Time and Date: 5 July, 1pm-3pm EST

Workshop Leads: Gwendolyn Lee (University of Florida), Stewart Miller (University of Texas at San Antonio)

Questionable research practices that operate in the ambiguous space between what one might consider best practices and academic misconduct alert the research community to confront the discrepancies in cumulative empirical analyses—the discrepancies between an initial observation and subsequent observations about a theoretical expectation. Scholars of International Business (IB) have acknowledged that IB is not immune to science’s reproducibility and replicability crisis. Many leaders have provided methods-based recommendations to strengthen the trustworthiness of IB scholarship as well as to contribute to the development of good practices and encouragement of ethical empirical research.

However, while encouraged by the methodological improvements, we do not yet have a methodology for evaluating the discrepancies that can alert a study’s possible errors and potentially false knowledge. How do we know that the discrepancies indicate violations of internal validity and/or external validity? In order to classify the nature of discrepancies between a study and prior studies of a particular phenomenon (do the discrepancies suggest surprises, mixed findings, or questionable research practices?), we need modes of evaluation and suites of diagnostic tools, together as a methodology.
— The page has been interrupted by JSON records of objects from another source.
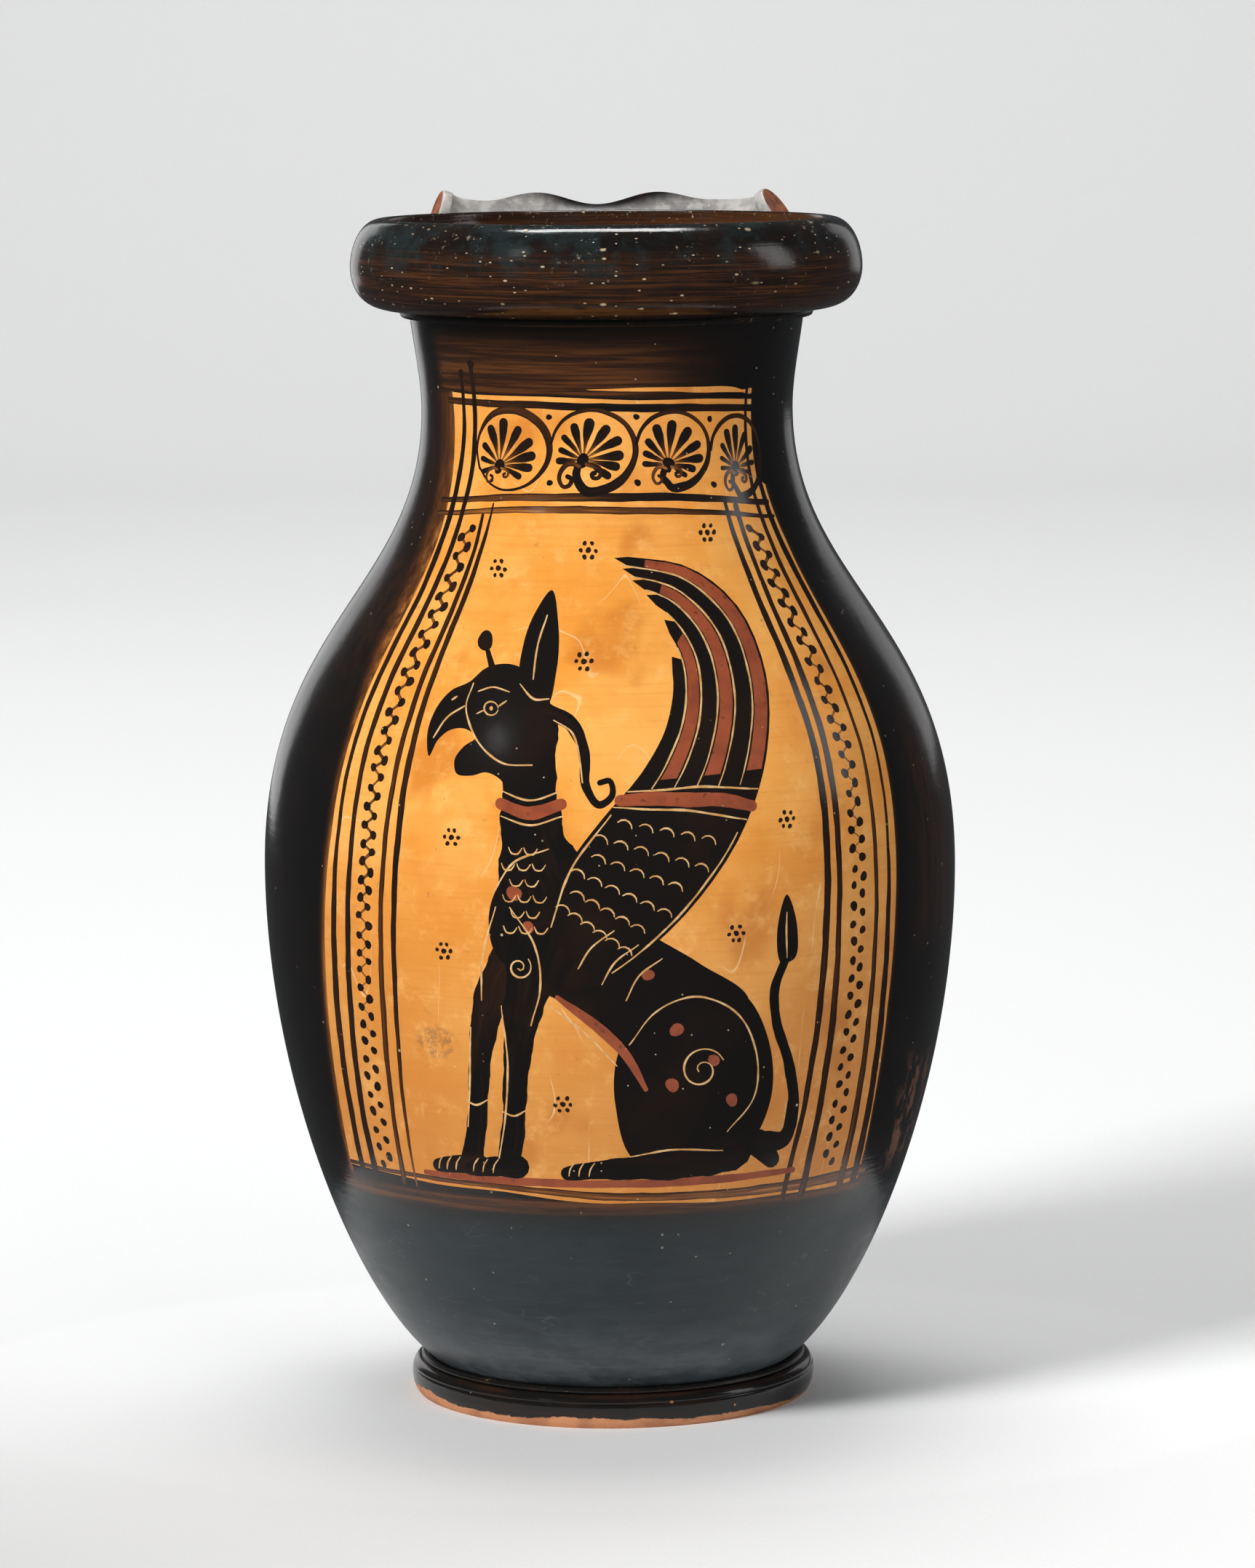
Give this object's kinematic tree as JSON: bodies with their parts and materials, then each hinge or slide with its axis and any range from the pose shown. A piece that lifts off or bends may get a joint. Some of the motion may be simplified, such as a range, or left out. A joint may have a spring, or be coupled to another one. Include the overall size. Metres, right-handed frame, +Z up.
{
  "type": "olpe",
  "caption": "Round-mouthed clay pouring jug with a sagging belly, wide neck, torus mouth ring, ring foot and a double-reeded handle that ends in rotelles.",
  "frame": {"origin": "on the vessel's axis, on the surface that the foot rests on", "axes": "+Z up along the vessel's axis, handle at +Y, painted panel at -Y, right-hand rotelle at +X as seen from the front"},
  "size_m": [0.1512, 0.1512, 0.2622],
  "materials": {
    "black_gloss": "black slip gloss over orange clay, brown where it is thin, worn and chipped",
    "bare_clay": "bare red-brown fired clay, smooth and dull"
  },
  "bodies": {
    "root": {"body": "black_gloss", "mouth_ring": "black_gloss", "mouth_fillet": "black_gloss", "foot": "black_gloss", "foot_fillet": "black_gloss", "handle_crossbar": "black_gloss", "handle_reed_left": "black_gloss", "handle_reed_right": "black_gloss", "rotelle_left": "bare_clay", "rotelle_right": "bare_clay"}
  },
  "joints": []
}
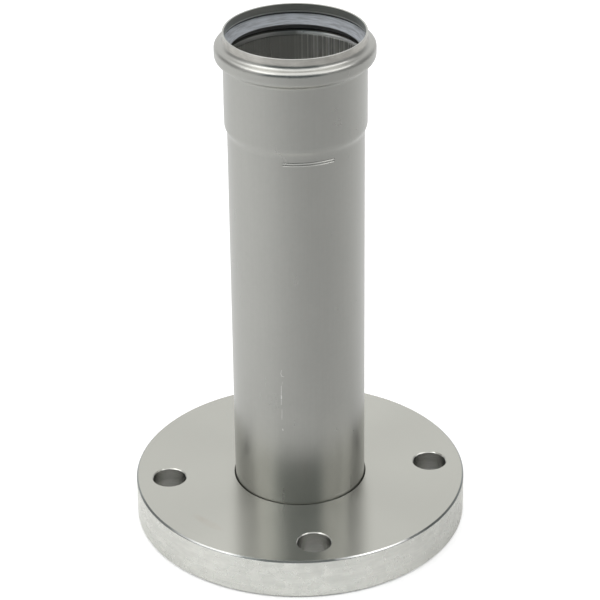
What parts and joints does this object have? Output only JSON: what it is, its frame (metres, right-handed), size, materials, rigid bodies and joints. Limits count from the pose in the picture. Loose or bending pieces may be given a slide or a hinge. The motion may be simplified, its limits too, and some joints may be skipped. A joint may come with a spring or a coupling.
{
  "type": "flanged pipe adapter",
  "caption": "Plate flange with bolt holes, carrying an upright thin stainless tube that ends in a beaded push-in socket with a rubber seal ring.",
  "frame": {"origin": "centre of the flange's flat sealing face, which is also the centre of the bottom of the bounding box", "axes": "+Z along the tube from the sealing face to the socket mouth; two of the bolt holes lie on the X axis and two on the Y axis; the pressed mark under the shoulder is near -Y"},
  "size_m": [0.1906, 0.1906, 0.3],
  "materials": {
    "tube_steel": "matte pickled stainless steel",
    "flange_steel": "fine turned stainless steel",
    "weld_steel": "as-welded stainless bead",
    "seal_rubber": "smooth dark rubber with a film of lubricant"
  },
  "bodies": {
    "root": {"socket_tube": "tube_steel", "flange": "flange_steel", "weld_ring": "weld_steel", "seal_ring": "seal_rubber"}
  },
  "joints": []
}
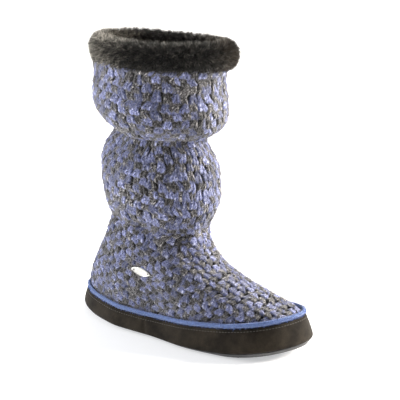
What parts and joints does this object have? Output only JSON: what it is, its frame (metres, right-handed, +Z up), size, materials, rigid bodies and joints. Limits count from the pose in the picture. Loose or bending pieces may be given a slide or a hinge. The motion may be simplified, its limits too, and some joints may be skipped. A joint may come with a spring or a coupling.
{
  "type": "slipper boot",
  "caption": "Knitted slipper boot with two slouch folds, a fur collar, a suede foxing with soft piping, and a thin rubber sole; right foot.",
  "frame": {"origin": "on the floor under the middle of the heel", "axes": "+X towards the toe, +Y towards the inner side of the foot, +Z up"},
  "size_m": [0.262, 0.1377, 0.2928],
  "materials": {
    "rubber": "matt, grained",
    "suede": "napped suede",
    "fleece_cord": "soft brushed cord",
    "knit": "chunky two-colour knit",
    "fur": "dense short fur",
    "cushion": "fleece-covered foam",
    "brushed_metal": "brushed, blank"
  },
  "bodies": {
    "root": {"outsole": "rubber", "foxing": "suede", "insole": "cushion", "piping": "fleece_cord", "upper": "knit", "collar": "fur", "badge": "brushed_metal"}
  },
  "joints": []
}
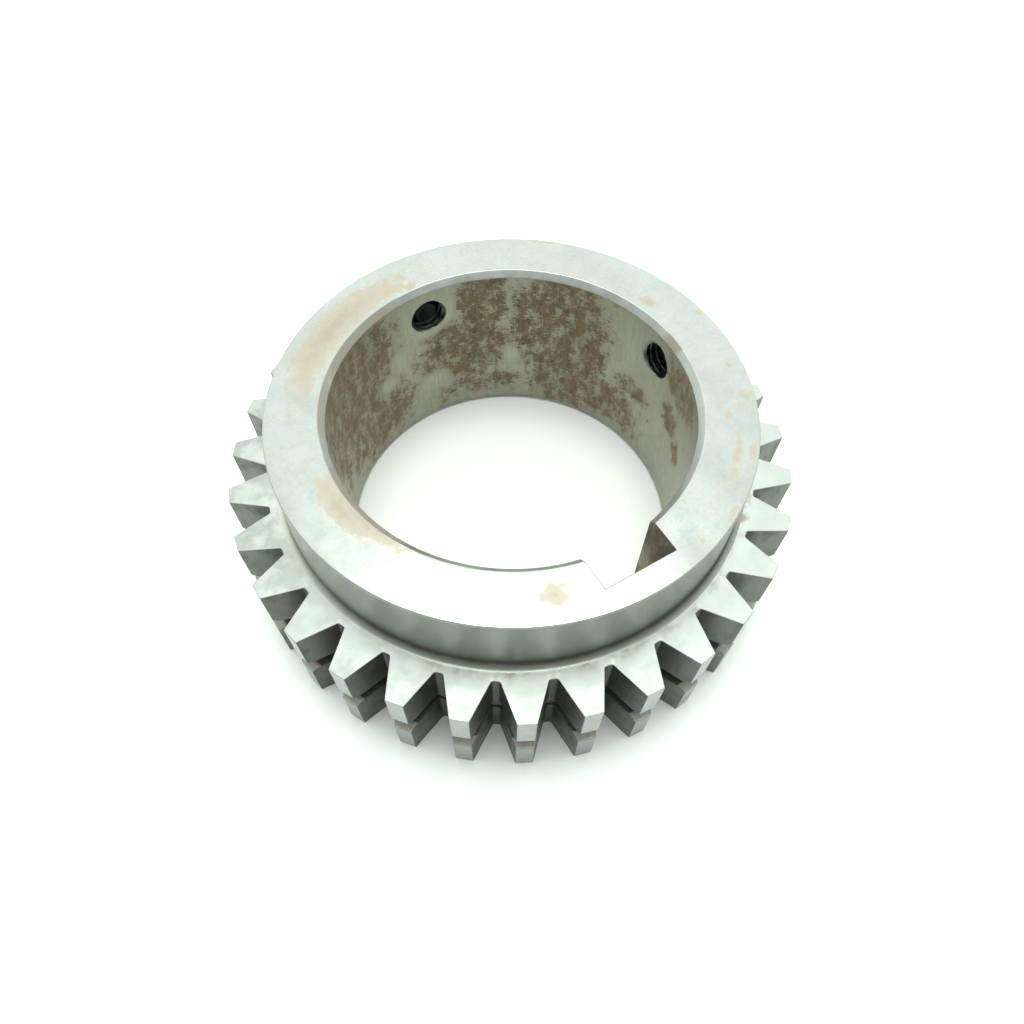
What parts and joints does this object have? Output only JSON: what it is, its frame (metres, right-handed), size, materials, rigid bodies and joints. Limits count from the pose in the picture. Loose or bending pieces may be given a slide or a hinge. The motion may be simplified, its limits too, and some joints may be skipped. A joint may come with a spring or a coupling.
{
  "type": "silent chain sprocket",
  "caption": "Steel sprocket for a centre-guide inverted-tooth chain, with straight-sided teeth, a hub on one side, a keyed bore and radial socket set screws.",
  "frame": {"origin": "on the bore axis, half way along the teeth, in the chain's centre plane", "axes": "+Z along the bore towards the hub; the keyway is on -Y, the set screws on +X and +Y"},
  "size_m": [0.1259, 0.1259, 0.0445],
  "materials": {
    "machined_steel": "turned and milled steel, oiled, with light surface rust",
    "black_oxide_steel": "black oxide"
  },
  "bodies": {
    "sprocket": {"sprocket_body": "machined_steel"},
    "side_screw": {"set_screw_side": "black_oxide_steel"},
    "opposite_screw": {"set_screw_opposite": "black_oxide_steel"}
  },
  "joints": [
    {"name": "side_screw_travel", "type": "slide", "parent": "sprocket", "child": "side_screw", "axis": [1, 0, 0], "range_m": [-0.00317, 0.00476]},
    {"name": "opposite_screw_travel", "type": "slide", "parent": "sprocket", "child": "opposite_screw", "axis": [0, 1, 0], "range_m": [-0.00159, 0.00635]}
  ]
}
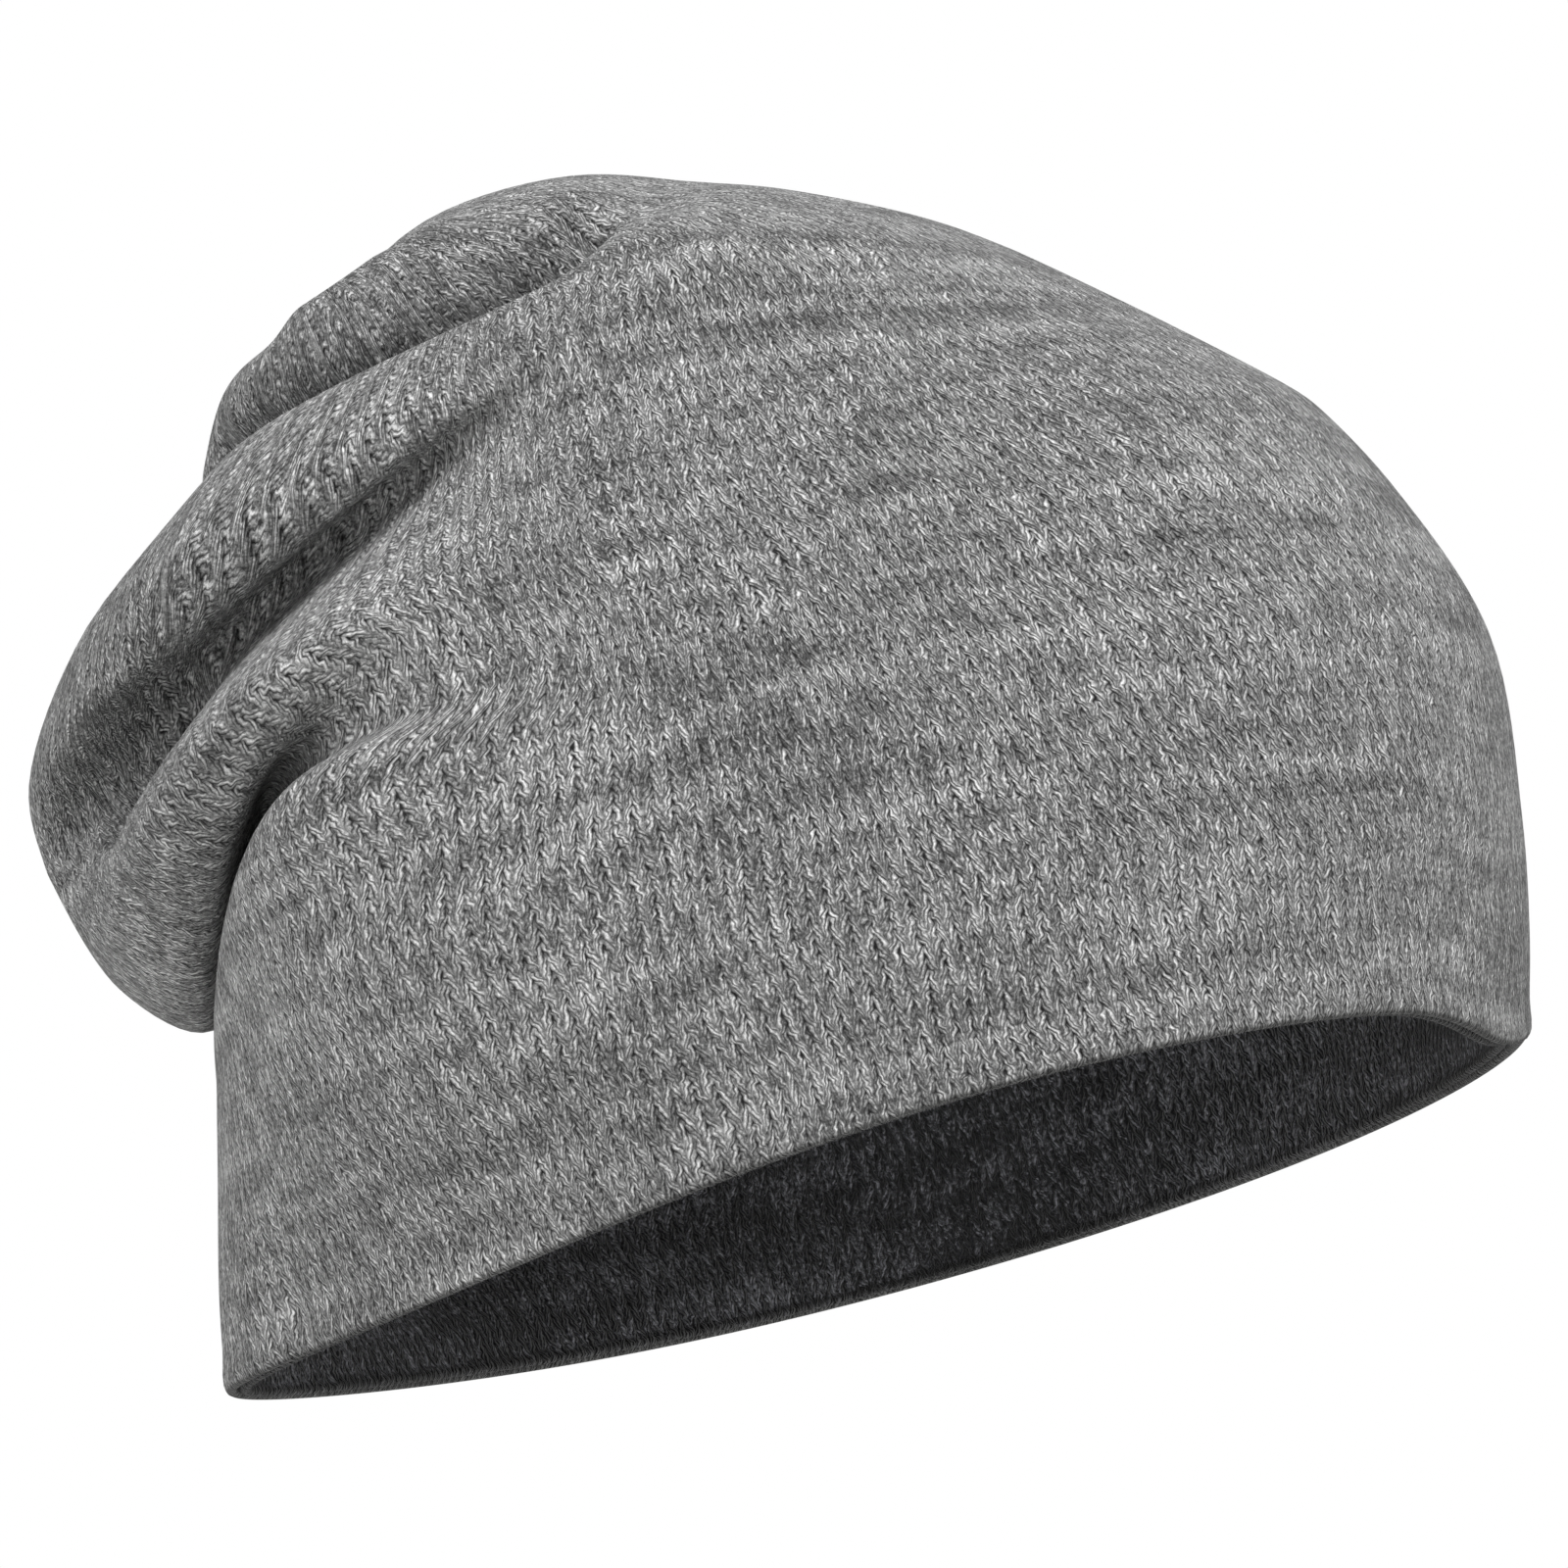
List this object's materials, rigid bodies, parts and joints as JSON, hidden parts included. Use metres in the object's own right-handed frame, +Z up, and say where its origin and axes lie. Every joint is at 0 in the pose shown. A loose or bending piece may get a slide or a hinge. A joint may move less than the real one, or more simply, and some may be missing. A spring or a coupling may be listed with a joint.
{
  "type": "slouchy beanie",
  "caption": "Slouchy double-layer jersey beanie in its worn form: the slack hangs behind in soft rolls, open below for the head, grey outside and charcoal inside.",
  "frame": {"origin": "middle of the head opening, halfway along and across the rim", "axes": "+X towards the brow, +Y towards the wearer's left, +Z up; the rim is tilted 15.6 degrees, brow up, as the beanie is worn"},
  "size_m": [0.2167, 0.1584, 0.1783],
  "materials": {
    "heather_grey_jersey": "soft matt stocking-stitch jersey, melange of light and dark grey fibres",
    "charcoal_jersey": "soft matt charcoal jersey"
  },
  "bodies": {
    "root": {"outer_layer": "heather_grey_jersey", "lining": "charcoal_jersey"}
  },
  "joints": []
}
The methodology may aid researchers, journal editors and reviewers in evaluating cumulative empirical analyses and assessing the merits of replication studies.

At the workshop, we will highlight epistemic mapping along with a diagnostic tool for examining internal validity, and transportability along with a diagnostic tool for examining external validity.

Panel: The Different Dimensions of Triangulation: How to Strengthen Your Research Project

Chairs: Bo Nielsen (University of Sydney), Catherine Welch (Trinity College Dublin)

Time and Date: 5 July, 3:30pm-5:30pm EST

The aim of this session is to provide a framework for building triangulation into the research design of an IB study. It will address issues such as: What are the different types of triangulation? What benefits can they provide? What are the challenges and decisions involved? Brief presentations by panel members will address the possibilities available for making use of triangulation in quantitative, qualitative and mixed-method research.  In order to illustrate how to apply different forms of triangulation creatively and effectively, examples of IB studies will be analyzed and contrasted.